Does getting a bus fill you with fear and confusion? Michael Spicer is on hand to share some thoughts that may help you.

1.
A fun tip is to pretend every bus ride is a victory parade by standing on the upper deck and spraying a bottle of 7Up over some OAPs.

2.
Clowns are more organised than women because you never see clowns on the bus putting their make-up on.

3.
Before CCTV, bus drivers had a periscope for the upper deck which gave them a clear and extensive view of a child’s forehead.

4.
When your bus makes an unscheduled stop to swap drivers, bear in mind this is the nearest you will get to swinging.

5.
When my bus stops, opens its doors and no one gets on, I am reminded of the time I tried online dating.

6.
Fun family tip: If you have children, tell them every time the doors open and no one gets on, a ghost has boarded the bus.
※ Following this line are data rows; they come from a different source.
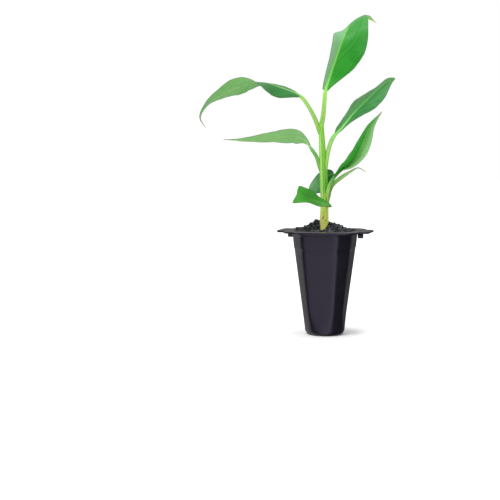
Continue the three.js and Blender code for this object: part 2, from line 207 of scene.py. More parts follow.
def waves(x, y, spacing, seed, count=7):
    # A rolling surface: sines in random directions, at about one spacing, added up to about +-1
    rng = np.random.default_rng(seed)
    turn = rng.uniform(0, 2 * np.pi, count)
    pace = 2 * np.pi / (spacing * rng.uniform(0.7, 1.5, count))
    start = rng.uniform(0, 2 * np.pi, count)
    across = x[..., None] * np.cos(turn) + y[..., None] * np.sin(turn)
    return np.sin(across * pace + start).sum(-1) / math.sqrt(count)


# Pot: a deep cell, round at the foot and square with wide chamfers at the rim, under a flat flange.
# Lengths are millimetres and angles degrees.
pot = {
    "height": 104.5, "turn": -16, "footHalf": 19.3, "sideSlope": 0.1355, "footRound": 5.0,
    "squareFrom": 2, "squareTo": 24,  # heights between which the round foot turns square
    "footSharpness": 7, "rimSharpness": 28, "cornerOut": 0.13,
    "wall": 1.0, "floorThick": 1.4,
    "collarZ": 87, "collarHeight": 1, "collarStep": 0.4,
    "lipHeight": 4.2, "lipOut": 0.9, "lipRise": 0.6,
    "flangeThick": 2.0, "flangeHalf": 37.5, "flangeCorner": 17,
    "tabReach": 46.2, "tabHalfWidth": 17.5, "tabCorner": 4, "edgeRound": 0.4,
    "pegSize": (5.6, 3.0, 5.6), "pegCentre": 35.6, "pegSteps": 32, "pegSharpness": 6,
    "drainHoles": 4, "drainRadius": 2.5, "drainCircle": 9, "drainSteps": 48,
    "steps": 360, "wallLevels": 14, "footLevels": 9,
}
potTurn = math.radians(pot["turn"])
roundAngles = np.linspace(0, 2 * np.pi, pot["steps"], endpoint=False)


def cellRadius(half, square, angle):
    # Distance from the axis to a rounded octagon: the p-norm of how far a direction points at each
    # of its four pairs of sides, sharper and with its corner planes further out as square grows
    power = pot["footSharpness"] + (pot["rimSharpness"] - pot["footSharpness"]) * square
    total = np.zeros_like(angle)
    for k in range(4):
        reach = half if k % 2 == 0 else half * (1 + pot["cornerOut"] * square)
        total += np.abs(np.cos(angle - k * np.pi / 4) / reach) ** power
    return total ** (-1 / power)


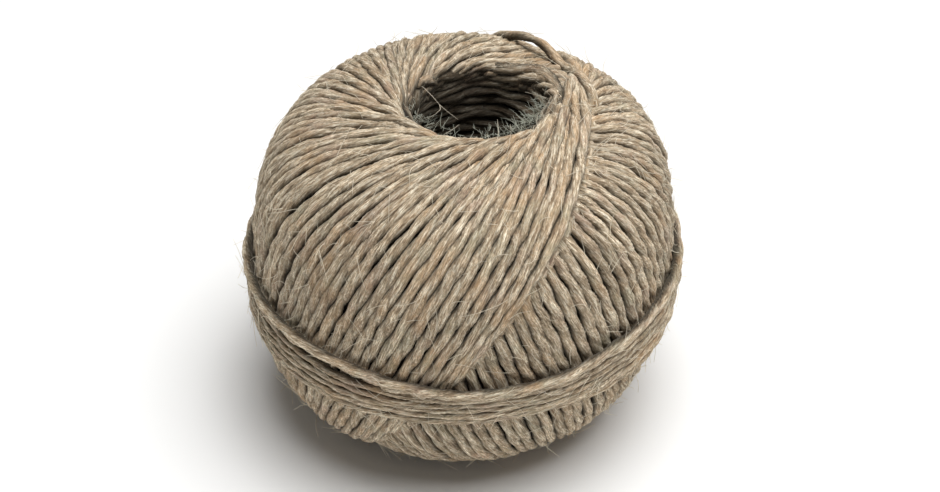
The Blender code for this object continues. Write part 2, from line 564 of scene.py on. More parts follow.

The bus’s aroma will help accentuate the feeling of death.

7.
My bus arrived at my bus stop but it was advertising a Vince Vaughn film so I waved it on.

8.
Buses can be a great place to meet people. For instance, a woman kept checking me out on my bus this week which was very flattering, though I did nothing about it as I was kind of on a roll with my Bop-It at the time.

9.
Despite the close proximity to their necks, bus passengers in front aren't very grateful when you tuck their clothing labels back into their collars.

10.
Putting your arm out at a bus stop means you would like the bus to stop – unless you’re in London, in which case it means, ‘I would have liked to have boarded your bus’.